Nairobi aims to acquire ammunition, machine guns, rocket launchers, and guided bombs mounted on 12 Air Tractors converted agricultural aircraft intended to bolster the Kenya Defence Forces’ campaign against Al-Shabaab.
“My office has received credible allegations of faulty contracting practices, fraud and unfair treatment surrounding this sale,” Congressman Ted Budd said on Tuesday.
Probe deal
In urging his colleagues to block and investigate the deal, the North Carolina Republican said a company in his home state would sell Kenya planes better suited for their envisioned purpose at less than half the quoted price.
Kenyan military officials were set to meet with their United States Department of Defence counterparts in March to finalise the purchase.
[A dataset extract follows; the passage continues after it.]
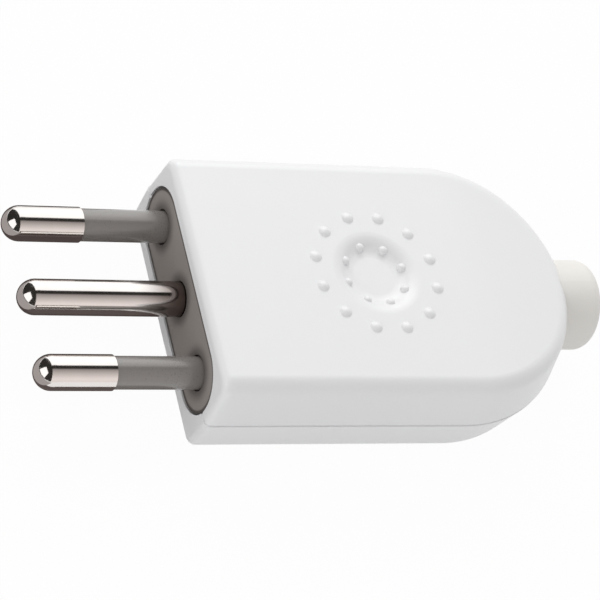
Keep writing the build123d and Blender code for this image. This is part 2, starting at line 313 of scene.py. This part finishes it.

A US State Department official said no deal or actual price had been agreed yet.
The US Congress must approve the sale of the dozen Air Tractors AT-802L, two trainer planes and related weapons systems manufactured by L-3 Communications, a Texas-based company.
Congressman Budd is charging that the sale contract was awarded to L-3 Communications without competitive bidding, which, he said, “has no experience or track record producing this kind of aircraft.”
Fraud
IOMAX, a company based in the congressman’s own district, can deliver to Kenya a more appropriate and proven type of aircraft for $283 million less than L-3’s price, Mr Budd said.
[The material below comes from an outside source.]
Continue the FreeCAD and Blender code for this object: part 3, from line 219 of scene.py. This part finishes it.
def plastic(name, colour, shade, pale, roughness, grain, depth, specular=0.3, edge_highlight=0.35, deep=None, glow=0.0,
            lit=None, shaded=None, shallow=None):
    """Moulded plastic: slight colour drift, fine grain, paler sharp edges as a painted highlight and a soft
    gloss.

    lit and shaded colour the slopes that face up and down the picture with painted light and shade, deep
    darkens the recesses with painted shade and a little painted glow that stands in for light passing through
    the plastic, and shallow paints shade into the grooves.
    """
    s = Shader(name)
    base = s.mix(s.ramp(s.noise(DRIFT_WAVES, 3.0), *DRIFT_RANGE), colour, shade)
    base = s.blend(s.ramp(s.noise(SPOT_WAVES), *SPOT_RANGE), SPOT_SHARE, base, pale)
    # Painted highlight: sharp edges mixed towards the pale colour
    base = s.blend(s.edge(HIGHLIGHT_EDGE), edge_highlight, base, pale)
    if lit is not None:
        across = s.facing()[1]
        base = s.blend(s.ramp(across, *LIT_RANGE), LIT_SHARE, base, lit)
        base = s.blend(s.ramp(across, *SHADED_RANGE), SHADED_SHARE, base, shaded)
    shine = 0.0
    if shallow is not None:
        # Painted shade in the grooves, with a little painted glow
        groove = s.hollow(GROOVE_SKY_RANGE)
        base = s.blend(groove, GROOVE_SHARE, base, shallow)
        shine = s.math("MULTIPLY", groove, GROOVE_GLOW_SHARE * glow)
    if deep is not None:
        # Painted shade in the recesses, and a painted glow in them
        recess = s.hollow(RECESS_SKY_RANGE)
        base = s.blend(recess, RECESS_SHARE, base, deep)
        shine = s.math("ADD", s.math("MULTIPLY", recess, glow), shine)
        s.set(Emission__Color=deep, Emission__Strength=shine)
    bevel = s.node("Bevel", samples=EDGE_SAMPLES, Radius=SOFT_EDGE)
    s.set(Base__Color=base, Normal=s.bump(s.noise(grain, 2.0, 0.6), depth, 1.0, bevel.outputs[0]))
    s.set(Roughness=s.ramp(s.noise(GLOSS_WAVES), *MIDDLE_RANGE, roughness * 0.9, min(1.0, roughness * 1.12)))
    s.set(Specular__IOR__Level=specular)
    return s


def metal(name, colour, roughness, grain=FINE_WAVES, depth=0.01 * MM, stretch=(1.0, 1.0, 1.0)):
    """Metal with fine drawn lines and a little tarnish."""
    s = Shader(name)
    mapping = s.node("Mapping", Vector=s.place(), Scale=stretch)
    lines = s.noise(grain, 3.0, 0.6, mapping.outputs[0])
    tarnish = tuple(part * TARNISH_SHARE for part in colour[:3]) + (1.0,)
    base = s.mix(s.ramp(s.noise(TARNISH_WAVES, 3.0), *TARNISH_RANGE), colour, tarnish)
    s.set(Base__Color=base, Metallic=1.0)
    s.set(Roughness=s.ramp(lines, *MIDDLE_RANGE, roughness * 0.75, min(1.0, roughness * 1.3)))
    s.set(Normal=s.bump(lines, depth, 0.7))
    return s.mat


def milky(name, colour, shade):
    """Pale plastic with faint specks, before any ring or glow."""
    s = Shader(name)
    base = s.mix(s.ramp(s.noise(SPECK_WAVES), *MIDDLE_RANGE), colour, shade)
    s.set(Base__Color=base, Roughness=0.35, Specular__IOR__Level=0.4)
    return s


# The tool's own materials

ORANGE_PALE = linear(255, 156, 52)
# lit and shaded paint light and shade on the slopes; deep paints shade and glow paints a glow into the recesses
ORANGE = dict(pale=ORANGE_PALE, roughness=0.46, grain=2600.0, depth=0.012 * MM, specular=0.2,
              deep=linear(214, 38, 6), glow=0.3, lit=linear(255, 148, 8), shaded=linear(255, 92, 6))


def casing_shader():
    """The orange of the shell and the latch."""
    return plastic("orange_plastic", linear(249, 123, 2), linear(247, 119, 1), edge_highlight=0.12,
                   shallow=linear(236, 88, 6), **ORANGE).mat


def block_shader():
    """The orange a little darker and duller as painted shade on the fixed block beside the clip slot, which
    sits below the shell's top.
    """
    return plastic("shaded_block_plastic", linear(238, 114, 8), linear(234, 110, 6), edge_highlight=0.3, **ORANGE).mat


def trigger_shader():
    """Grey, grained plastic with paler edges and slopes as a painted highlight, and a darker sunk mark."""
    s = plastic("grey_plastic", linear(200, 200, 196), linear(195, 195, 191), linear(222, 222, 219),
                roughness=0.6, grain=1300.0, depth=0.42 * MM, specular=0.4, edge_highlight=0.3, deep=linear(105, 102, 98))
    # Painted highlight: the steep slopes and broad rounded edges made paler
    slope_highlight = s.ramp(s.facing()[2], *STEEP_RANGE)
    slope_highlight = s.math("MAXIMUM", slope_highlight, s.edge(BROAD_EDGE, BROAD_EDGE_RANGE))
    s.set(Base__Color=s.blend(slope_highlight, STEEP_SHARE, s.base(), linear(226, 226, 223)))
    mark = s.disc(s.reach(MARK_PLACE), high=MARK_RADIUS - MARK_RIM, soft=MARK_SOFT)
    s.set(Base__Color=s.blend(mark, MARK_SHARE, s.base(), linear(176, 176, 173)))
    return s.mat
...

“We need to ensure that Kenya, a long-time ally, is getting a fair deal, and that veteran-owned small businesses in our state aren’t getting shut out of competition because of government favouritism towards giant contractors,” the congressman declared.
He did not elaborate on the purported fraud involved in Kenya’s deal with L-3, which has been given clearance by the US State Department.
Confused Kenya
A military monitoring news organisation based in London reported on Thursday that Kenya may have confused the AT-802L made by L-3 in Texas with an AT-802 aircraft manufactured by IOMAX in North Carolina.
Based on comments from an anonymous source said to be familiar with the deal, IHS Jane’s Defence Weekly reported: “Kenya requested the AT-802L from Air Tractor and its systems-integration partner (and prime) L3 Technologies on the basis of it being an already in service and combat-proven platform, confusing it with the IOMAX-developed AT-802 and the follow-on Archangel Border Patrol Aircraft (BPA) that have been sold to the United Arab Emirates (UAE) and regional allies.”
“As of yesterday,” the source added, “Kenya was completely unaware that L3 was not the company who built the 48 [IOMAX] aircraft [delivered to the UAE].”
According to a leaked “background document” cited by Jane’s, IOMAX is at present “the only contractor with a manned and weaponised BPA airframe approved for export from the United States.”
A key business advantage for IOMAX, the document adds, is its ability “to provide an integrated, weaponised platform suitable for equipping and firing laser-guided munitions from a purpose-built airframe.”
The State Department did not immediately respond to a request for comment on Congressman Budd’s charges.